Requirement:
Your task is to copy every line of this material exactly.

::: Raw data

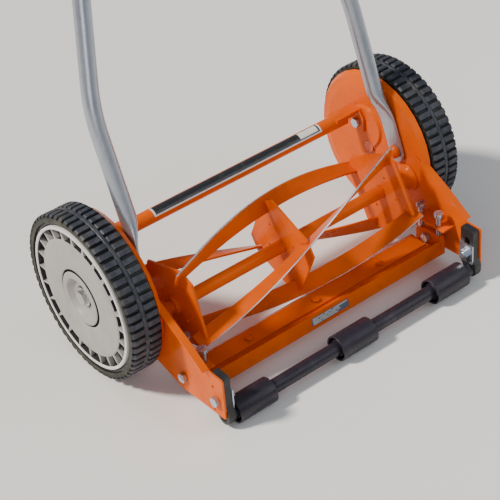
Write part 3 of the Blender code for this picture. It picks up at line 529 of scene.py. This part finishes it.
def dress_cad():
    """Every CAD node that no new piece replaces."""
    for side in SIDES:
        dress(f"{side}_side_plate", ORANGE, 0.6 * MM)
        dress(f"{side}_reel_bearing", ORANGE, 0.8 * MM)
        dress(f"{side}_handle_stud", ORANGE, 0)
        dress(f"{side}_wheel_rim", BLACK, 0)
        dress(f"{side}_pinion", STEEL, 0.3 * MM)
        dress(f"{side}_axle_bolt", STUD_ZINC, 0.5 * MM)
        dress(f"{side}_height_bracket", BLACK, 0.8 * MM)
        for screw in ("front", "rear"):
            dress(f"{side}_{screw}_adjusting_screw", ZINC, 0.45 * MM)
        for bolt in ("tie_bar", "bed_bar_pivot", "height_clamp"):
            dress(f"{side}_{bolt}_bolt", ZINC, 0.45 * MM)
    dress("tie_bar", ORANGE, 0.6 * MM)
    dress("reel_shaft", ORANGE, 0.6 * MM)
    dress("bed_bar", ORANGE, 0.8 * MM)
    dress("bed_knife", KNIFE, 0.3 * MM)
    for place in PLACES:
        dress(f"reel_spider_{place}", ORANGE, 0.6 * MM)
        dress(f"knife_screw_{place}", KNIFE, 0.7 * MM, 3)
    for place in ("lower", "upper"):
        dress(f"handle_bolt_{place}", ZINC, 0.5 * MM)


# ---- wheels ----

def wheel_side(side):
    """1 for the right wheel and -1 for the left."""
    return 1 if side == "right" else -1


def make_tyre(side):
    """Two rows of cross lugs, half a pitch apart, on each side of a smooth middle rib."""
    sign = wheel_side(side)
    low, high = box("right_tyre")
    inner_x, outer_x = low.x, high.x
    middle = (inner_x + outer_x) / 2
    bead = 98 * MM
    wall = TYRE_RADIUS - 6 * MM
    top = TYRE_RADIUS
    floor = TYRE_RADIUS - LUG_HEIGHT
    rib = TYRE_RADIUS - 0.9 * MM
    shoulder = 2.6 * MM
    # each station across the tread: x, radius on a lug, radius in a groove, and its row of lugs
    stations = [
        (outer_x - 0.5 * MM, bead, bead, 0),
        (outer_x - 0.5 * MM, wall, wall, 0),
        (outer_x - 0.5 * MM, wall + 1 * MM, wall + 0.4 * MM, 0),
        (outer_x, wall + 1.6 * MM, wall + 0.8 * MM, 0),
        (outer_x, top - shoulder, wall + 1.4 * MM, 0),
        (outer_x - shoulder * 0.9, top - 0.25 * MM, floor - 0.6 * MM, 0),
        (outer_x - shoulder * 1.4, top, floor, 0),
        (middle + 4.2 * MM, top, floor, 0),
        (middle + 3.4 * MM, top - 0.5 * MM, floor, 0),
        (middle + 2.6 * MM, rib - 0.8 * MM, rib - 0.8 * MM, 0),
        (middle + 1.6 * MM, rib, rib, 0),
        (middle - 1.6 * MM, rib, rib, 1),
        (middle - 2.6 * MM, rib - 0.8 * MM, rib - 0.8 * MM, 1),
        (middle - 3.4 * MM, top - 0.5 * MM, floor, 1),
        (middle - 4.2 * MM, top, floor, 1),
        (inner_x + shoulder * 1.4, top, floor, 1),
        (inner_x + shoulder * 0.9, top - 0.25 * MM, floor - 0.6 * MM, 1),
        (inner_x, top - shoulder, wall + 1.4 * MM, 1),
        (inner_x, wall + 1.6 * MM, wall + 0.8 * MM, 1),
        (inner_x + 0.5 * MM, wall, wall, 1),
        (inner_x + 0.5 * MM, bead, bead, 1),
    ]
    # in parts of a pitch: a lug rises at 0.16 to 0.21 and falls at 0.79 to 0.84, row 1 half a pitch on
    cuts = (0.0, 0.16, 0.21, 0.29, 0.34, 0.5, 0.66, 0.71, 0.79, 0.84)
    lug_from, lug_to = 0.205, 0.795

    vertices, rings = [], []
    for x, on_lug, in_groove, row in stations:
        next_ring(rings, vertices, LUGS * len(cuts))
        for lug in range(LUGS):
            for cut in cuts:
                raised = lug_from < (cut + 0.5 * row) % 1 < lug_to
                angle = 2 * math.pi * (lug + cut) / LUGS
                vertices.append(round_x(sign * x, AXLE, on_lug if raised else in_groove, angle))
    tyre = piece(f"{side}_tread", vertices, ring_faces(rings, True), [RUBBER], f"{side}_wheel", 30)
    bevel = tyre.modifiers.new("edges", "BEVEL")
    bevel.width = 0.3 * MM
    bevel.segments = 1
    bevel.limit_method = "ANGLE"
    bevel.angle_limit = math.radians(50)
    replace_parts(tyre, f"{side}_tyre")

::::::

Solution to this exercise:
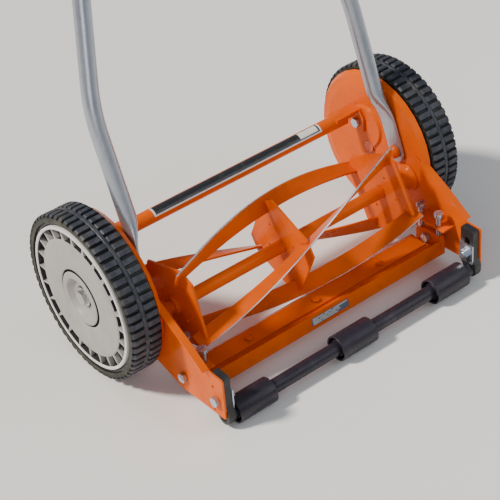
Write part 3 of the Blender code for this picture. It picks up at line 529 of scene.py. This part finishes it.
def dress_cad():
    """Every CAD node that no new piece replaces."""
    for side in SIDES:
        dress(f"{side}_side_plate", ORANGE, 0.6 * MM)
        dress(f"{side}_reel_bearing", ORANGE, 0.8 * MM)
        dress(f"{side}_handle_stud", ORANGE, 0)
        dress(f"{side}_wheel_rim", BLACK, 0)
        dress(f"{side}_pinion", STEEL, 0.3 * MM)
        dress(f"{side}_axle_bolt", STUD_ZINC, 0.5 * MM)
        dress(f"{side}_height_bracket", BLACK, 0.8 * MM)
        for screw in ("front", "rear"):
            dress(f"{side}_{screw}_adjusting_screw", ZINC, 0.45 * MM)
        for bolt in ("tie_bar", "bed_bar_pivot", "height_clamp"):
            dress(f"{side}_{bolt}_bolt", ZINC, 0.45 * MM)
    dress("tie_bar", ORANGE, 0.6 * MM)
    dress("reel_shaft", ORANGE, 0.6 * MM)
    dress("bed_bar", ORANGE, 0.8 * MM)
    dress("bed_knife", KNIFE, 0.3 * MM)
    for place in PLACES:
        dress(f"reel_spider_{place}", ORANGE, 0.6 * MM)
        dress(f"knife_screw_{place}", KNIFE, 0.7 * MM, 3)
    for place in ("lower", "upper"):
        dress(f"handle_bolt_{place}", ZINC, 0.5 * MM)


# ---- wheels ----

def wheel_side(side):
    """1 for the right wheel and -1 for the left."""
    return 1 if side == "right" else -1


def make_tyre(side):
    """Two rows of cross lugs, half a pitch apart, on each side of a smooth middle rib."""
    sign = wheel_side(side)
    low, high = box("right_tyre")
    inner_x, outer_x = low.x, high.x
    middle = (inner_x + outer_x) / 2
    bead = 98 * MM
    wall = TYRE_RADIUS - 6 * MM
    top = TYRE_RADIUS
    floor = TYRE_RADIUS - LUG_HEIGHT
    rib = TYRE_RADIUS - 0.9 * MM
    shoulder = 2.6 * MM
    # each station across the tread: x, radius on a lug, radius in a groove, and its row of lugs
    stations = [
        (outer_x - 0.5 * MM, bead, bead, 0),
        (outer_x - 0.5 * MM, wall, wall, 0),
        (outer_x - 0.5 * MM, wall + 1 * MM, wall + 0.4 * MM, 0),
        (outer_x, wall + 1.6 * MM, wall + 0.8 * MM, 0),
        (outer_x, top - shoulder, wall + 1.4 * MM, 0),
        (outer_x - shoulder * 0.9, top - 0.25 * MM, floor - 0.6 * MM, 0),
        (outer_x - shoulder * 1.4, top, floor, 0),
        (middle + 4.2 * MM, top, floor, 0),
        (middle + 3.4 * MM, top - 0.5 * MM, floor, 0),
        (middle + 2.6 * MM, rib - 0.8 * MM, rib - 0.8 * MM, 0),
        (middle + 1.6 * MM, rib, rib, 0),
        (middle - 1.6 * MM, rib, rib, 1),
        (middle - 2.6 * MM, rib - 0.8 * MM, rib - 0.8 * MM, 1),
        (middle - 3.4 * MM, top - 0.5 * MM, floor, 1),
        (middle - 4.2 * MM, top, floor, 1),
        (inner_x + shoulder * 1.4, top, floor, 1),
        (inner_x + shoulder * 0.9, top - 0.25 * MM, floor - 0.6 * MM, 1),
        (inner_x, top - shoulder, wall + 1.4 * MM, 1),
        (inner_x, wall + 1.6 * MM, wall + 0.8 * MM, 1),
        (inner_x + 0.5 * MM, wall, wall, 1),
        (inner_x + 0.5 * MM, bead, bead, 1),
    ]
    # in parts of a pitch: a lug rises at 0.16 to 0.21 and falls at 0.79 to 0.84, row 1 half a pitch on
    cuts = (0.0, 0.16, 0.21, 0.29, 0.34, 0.5, 0.66, 0.71, 0.79, 0.84)
    lug_from, lug_to = 0.205, 0.795

    vertices, rings = [], []
    for x, on_lug, in_groove, row in stations:
        next_ring(rings, vertices, LUGS * len(cuts))
        for lug in range(LUGS):
            for cut in cuts:
                raised = lug_from < (cut + 0.5 * row) % 1 < lug_to
                angle = 2 * math.pi * (lug + cut) / LUGS
                vertices.append(round_x(sign * x, AXLE, on_lug if raised else in_groove, angle))
    tyre = piece(f"{side}_tread", vertices, ring_faces(rings, True), [RUBBER], f"{side}_wheel", 30)
    bevel = tyre.modifiers.new("edges", "BEVEL")
    bevel.width = 0.3 * MM
    bevel.segments = 1
    bevel.limit_method = "ANGLE"
    bevel.angle_limit = math.radians(50)
    replace_parts(tyre, f"{side}_tyre")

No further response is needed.